Stored dataset items:
** begin **

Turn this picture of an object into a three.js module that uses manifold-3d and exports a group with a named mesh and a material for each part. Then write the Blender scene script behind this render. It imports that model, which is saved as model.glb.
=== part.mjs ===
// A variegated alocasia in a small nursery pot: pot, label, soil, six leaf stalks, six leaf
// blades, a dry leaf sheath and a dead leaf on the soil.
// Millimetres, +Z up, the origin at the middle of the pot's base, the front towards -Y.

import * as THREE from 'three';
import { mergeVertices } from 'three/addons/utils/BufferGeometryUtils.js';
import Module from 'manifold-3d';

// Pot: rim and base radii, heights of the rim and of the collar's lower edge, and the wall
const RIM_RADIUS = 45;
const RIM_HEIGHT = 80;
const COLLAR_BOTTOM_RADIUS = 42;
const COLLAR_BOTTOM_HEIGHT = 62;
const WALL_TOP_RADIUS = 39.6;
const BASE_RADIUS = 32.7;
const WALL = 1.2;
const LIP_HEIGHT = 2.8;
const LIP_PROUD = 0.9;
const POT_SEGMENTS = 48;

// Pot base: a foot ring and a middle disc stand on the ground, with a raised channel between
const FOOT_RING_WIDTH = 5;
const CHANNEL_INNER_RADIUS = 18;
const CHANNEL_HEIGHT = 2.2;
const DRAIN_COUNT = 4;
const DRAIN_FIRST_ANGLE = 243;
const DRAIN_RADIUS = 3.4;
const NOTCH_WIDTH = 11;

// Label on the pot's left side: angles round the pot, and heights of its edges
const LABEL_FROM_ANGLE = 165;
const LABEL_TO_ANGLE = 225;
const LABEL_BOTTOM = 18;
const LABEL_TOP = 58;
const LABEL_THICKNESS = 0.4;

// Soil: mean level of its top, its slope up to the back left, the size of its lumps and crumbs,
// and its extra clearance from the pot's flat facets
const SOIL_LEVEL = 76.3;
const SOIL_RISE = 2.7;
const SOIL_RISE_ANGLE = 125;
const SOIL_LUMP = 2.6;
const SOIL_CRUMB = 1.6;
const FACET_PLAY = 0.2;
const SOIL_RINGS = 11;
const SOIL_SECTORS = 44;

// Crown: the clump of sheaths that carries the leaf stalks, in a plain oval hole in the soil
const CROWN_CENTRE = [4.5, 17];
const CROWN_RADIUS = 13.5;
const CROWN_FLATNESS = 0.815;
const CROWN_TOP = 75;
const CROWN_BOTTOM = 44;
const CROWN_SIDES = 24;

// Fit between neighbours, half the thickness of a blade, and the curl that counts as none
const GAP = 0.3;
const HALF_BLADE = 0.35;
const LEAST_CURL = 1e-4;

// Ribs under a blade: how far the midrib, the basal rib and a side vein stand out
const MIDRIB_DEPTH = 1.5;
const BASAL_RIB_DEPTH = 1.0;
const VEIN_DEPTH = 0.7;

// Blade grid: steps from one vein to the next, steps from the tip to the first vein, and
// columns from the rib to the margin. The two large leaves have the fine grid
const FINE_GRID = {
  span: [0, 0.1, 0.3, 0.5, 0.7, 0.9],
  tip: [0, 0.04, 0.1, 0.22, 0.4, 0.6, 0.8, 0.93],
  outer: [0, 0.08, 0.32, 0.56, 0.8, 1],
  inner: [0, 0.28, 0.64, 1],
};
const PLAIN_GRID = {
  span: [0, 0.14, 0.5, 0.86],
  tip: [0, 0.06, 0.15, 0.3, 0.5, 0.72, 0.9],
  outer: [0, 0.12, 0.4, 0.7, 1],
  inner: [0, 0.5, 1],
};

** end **
** begin **

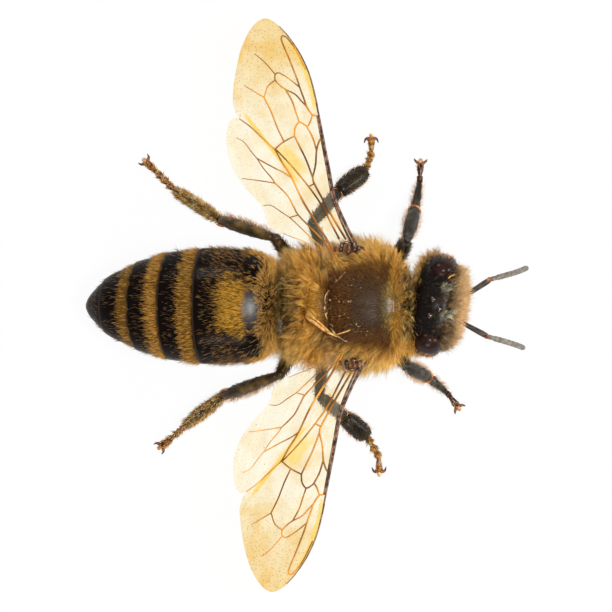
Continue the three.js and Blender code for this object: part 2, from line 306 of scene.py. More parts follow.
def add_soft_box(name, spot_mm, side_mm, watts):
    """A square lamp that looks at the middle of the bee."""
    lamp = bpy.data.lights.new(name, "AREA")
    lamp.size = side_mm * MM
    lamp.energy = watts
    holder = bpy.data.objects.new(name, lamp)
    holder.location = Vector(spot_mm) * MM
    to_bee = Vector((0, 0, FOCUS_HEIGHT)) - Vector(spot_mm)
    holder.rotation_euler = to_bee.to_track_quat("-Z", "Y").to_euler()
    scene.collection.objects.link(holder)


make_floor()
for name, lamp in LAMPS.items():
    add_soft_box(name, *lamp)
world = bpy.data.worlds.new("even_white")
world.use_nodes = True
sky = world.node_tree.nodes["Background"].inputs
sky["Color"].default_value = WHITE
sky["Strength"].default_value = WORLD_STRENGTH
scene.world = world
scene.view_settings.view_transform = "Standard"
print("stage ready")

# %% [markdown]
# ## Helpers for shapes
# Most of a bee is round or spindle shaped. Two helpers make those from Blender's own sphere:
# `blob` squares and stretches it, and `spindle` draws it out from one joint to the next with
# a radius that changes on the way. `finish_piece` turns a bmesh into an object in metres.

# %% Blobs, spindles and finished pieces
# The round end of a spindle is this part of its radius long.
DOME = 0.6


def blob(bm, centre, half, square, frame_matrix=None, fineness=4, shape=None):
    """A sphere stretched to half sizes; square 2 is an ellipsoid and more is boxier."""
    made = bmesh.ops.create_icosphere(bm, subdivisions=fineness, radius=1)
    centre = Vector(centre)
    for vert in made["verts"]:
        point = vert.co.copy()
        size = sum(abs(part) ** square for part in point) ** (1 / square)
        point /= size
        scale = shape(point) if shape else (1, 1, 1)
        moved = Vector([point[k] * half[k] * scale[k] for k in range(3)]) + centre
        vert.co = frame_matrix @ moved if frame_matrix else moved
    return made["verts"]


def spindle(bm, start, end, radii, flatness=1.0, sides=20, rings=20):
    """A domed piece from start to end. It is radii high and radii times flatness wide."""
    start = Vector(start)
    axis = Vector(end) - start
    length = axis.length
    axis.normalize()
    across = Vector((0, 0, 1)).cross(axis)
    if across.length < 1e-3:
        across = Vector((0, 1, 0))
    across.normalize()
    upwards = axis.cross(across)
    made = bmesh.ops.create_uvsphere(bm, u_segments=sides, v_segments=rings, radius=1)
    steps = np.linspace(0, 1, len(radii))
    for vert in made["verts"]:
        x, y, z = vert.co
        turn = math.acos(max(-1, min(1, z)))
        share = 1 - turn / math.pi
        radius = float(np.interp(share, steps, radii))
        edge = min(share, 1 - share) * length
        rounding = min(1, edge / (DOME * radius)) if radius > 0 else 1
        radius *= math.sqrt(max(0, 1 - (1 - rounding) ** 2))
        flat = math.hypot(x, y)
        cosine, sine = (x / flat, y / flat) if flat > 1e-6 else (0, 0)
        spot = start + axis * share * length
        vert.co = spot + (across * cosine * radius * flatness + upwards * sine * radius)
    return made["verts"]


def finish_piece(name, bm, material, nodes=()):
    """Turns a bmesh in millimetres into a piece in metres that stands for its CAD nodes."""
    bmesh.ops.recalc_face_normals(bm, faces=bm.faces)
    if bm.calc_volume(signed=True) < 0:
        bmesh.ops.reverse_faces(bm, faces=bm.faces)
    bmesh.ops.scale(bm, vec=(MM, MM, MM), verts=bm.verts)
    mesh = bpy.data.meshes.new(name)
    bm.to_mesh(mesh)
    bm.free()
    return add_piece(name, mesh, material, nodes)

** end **
** begin **

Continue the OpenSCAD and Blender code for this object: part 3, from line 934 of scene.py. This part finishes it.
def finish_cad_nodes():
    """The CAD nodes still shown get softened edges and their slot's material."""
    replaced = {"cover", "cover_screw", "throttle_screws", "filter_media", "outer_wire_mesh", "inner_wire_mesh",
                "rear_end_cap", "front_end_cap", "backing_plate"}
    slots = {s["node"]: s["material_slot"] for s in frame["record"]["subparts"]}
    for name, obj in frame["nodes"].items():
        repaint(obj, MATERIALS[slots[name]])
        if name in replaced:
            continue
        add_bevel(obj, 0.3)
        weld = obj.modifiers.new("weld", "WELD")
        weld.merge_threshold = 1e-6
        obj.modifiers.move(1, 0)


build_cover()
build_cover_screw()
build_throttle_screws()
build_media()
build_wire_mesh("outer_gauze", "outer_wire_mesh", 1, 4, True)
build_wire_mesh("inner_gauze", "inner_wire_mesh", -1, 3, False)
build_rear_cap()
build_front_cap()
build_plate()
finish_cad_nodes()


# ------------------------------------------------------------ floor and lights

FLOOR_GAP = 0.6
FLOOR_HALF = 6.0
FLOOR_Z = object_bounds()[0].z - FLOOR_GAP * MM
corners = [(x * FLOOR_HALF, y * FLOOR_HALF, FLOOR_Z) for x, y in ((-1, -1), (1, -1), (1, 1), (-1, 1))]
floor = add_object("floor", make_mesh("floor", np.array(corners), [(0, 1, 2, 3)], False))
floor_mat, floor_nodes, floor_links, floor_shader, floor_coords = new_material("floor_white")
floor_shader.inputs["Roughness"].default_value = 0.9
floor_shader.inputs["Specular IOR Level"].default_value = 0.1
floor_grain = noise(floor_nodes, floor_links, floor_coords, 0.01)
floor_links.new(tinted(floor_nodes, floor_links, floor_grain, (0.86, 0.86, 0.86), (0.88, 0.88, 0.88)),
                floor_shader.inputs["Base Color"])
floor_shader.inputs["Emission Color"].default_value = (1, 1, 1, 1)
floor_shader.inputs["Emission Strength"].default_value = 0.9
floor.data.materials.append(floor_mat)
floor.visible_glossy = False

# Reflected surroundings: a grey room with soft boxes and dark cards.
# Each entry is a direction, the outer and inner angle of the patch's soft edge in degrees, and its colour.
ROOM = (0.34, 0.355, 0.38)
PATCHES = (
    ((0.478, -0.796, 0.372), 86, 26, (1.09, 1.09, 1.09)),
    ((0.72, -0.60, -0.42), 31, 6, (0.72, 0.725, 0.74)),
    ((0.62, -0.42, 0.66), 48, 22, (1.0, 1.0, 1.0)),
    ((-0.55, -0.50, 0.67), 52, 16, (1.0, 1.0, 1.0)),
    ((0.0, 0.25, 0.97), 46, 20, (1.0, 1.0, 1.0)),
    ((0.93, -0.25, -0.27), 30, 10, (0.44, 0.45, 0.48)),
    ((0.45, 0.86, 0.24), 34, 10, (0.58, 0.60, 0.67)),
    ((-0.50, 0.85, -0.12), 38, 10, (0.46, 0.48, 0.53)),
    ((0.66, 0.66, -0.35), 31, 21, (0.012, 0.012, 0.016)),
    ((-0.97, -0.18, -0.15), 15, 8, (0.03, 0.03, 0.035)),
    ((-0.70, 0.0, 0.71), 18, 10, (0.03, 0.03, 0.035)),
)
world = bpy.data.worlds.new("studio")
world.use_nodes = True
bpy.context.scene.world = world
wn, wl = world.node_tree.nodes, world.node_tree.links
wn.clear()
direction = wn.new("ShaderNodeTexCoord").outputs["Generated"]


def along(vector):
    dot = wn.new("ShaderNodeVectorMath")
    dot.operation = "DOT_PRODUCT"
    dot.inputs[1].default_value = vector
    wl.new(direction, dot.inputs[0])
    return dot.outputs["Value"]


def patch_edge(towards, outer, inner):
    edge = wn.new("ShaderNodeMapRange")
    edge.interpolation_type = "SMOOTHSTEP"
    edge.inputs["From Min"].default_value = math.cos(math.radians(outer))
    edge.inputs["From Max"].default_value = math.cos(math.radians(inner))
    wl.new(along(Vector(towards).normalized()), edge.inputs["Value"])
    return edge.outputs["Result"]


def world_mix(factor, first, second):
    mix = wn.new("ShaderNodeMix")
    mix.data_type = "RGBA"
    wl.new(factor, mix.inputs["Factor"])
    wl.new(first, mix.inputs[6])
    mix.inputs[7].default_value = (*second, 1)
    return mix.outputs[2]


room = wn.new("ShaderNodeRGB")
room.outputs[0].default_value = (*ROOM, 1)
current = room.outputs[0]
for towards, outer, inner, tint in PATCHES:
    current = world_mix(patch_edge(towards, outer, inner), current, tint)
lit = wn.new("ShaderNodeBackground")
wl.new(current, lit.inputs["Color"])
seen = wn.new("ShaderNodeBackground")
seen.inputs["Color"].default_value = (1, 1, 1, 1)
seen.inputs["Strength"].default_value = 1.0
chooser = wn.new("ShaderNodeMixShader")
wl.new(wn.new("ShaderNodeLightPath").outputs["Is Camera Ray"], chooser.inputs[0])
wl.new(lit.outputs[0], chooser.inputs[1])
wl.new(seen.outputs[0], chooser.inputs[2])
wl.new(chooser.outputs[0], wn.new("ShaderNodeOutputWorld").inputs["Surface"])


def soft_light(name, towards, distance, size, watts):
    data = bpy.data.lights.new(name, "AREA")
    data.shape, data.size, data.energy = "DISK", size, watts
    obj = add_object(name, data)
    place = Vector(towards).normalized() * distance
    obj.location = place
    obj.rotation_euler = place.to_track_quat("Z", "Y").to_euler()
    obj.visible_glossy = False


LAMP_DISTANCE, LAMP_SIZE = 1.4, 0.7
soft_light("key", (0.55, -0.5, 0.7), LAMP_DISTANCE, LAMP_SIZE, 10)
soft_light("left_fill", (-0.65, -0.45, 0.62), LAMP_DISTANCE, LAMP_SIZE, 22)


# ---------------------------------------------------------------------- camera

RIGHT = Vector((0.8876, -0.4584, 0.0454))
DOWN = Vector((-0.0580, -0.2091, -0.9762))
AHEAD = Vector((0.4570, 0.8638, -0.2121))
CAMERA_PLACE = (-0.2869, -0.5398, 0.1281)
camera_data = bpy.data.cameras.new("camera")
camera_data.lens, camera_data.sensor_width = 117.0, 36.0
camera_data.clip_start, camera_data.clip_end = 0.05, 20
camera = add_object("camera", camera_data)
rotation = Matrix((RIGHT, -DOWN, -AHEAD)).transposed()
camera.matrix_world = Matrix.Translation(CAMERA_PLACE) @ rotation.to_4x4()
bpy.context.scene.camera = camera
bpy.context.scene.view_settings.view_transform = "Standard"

** end **

Work required>
Review the preceding data and report every line that includes the string "manifold".

Solution for this exercise>
Turn this picture of an object into a three.js module that uses manifold-3d and exports a group with a named mesh and a material for each part. Then write the Blender scene script behind this render. It imports that model, which is saved as model.glb.
import Module from 'manifold-3d';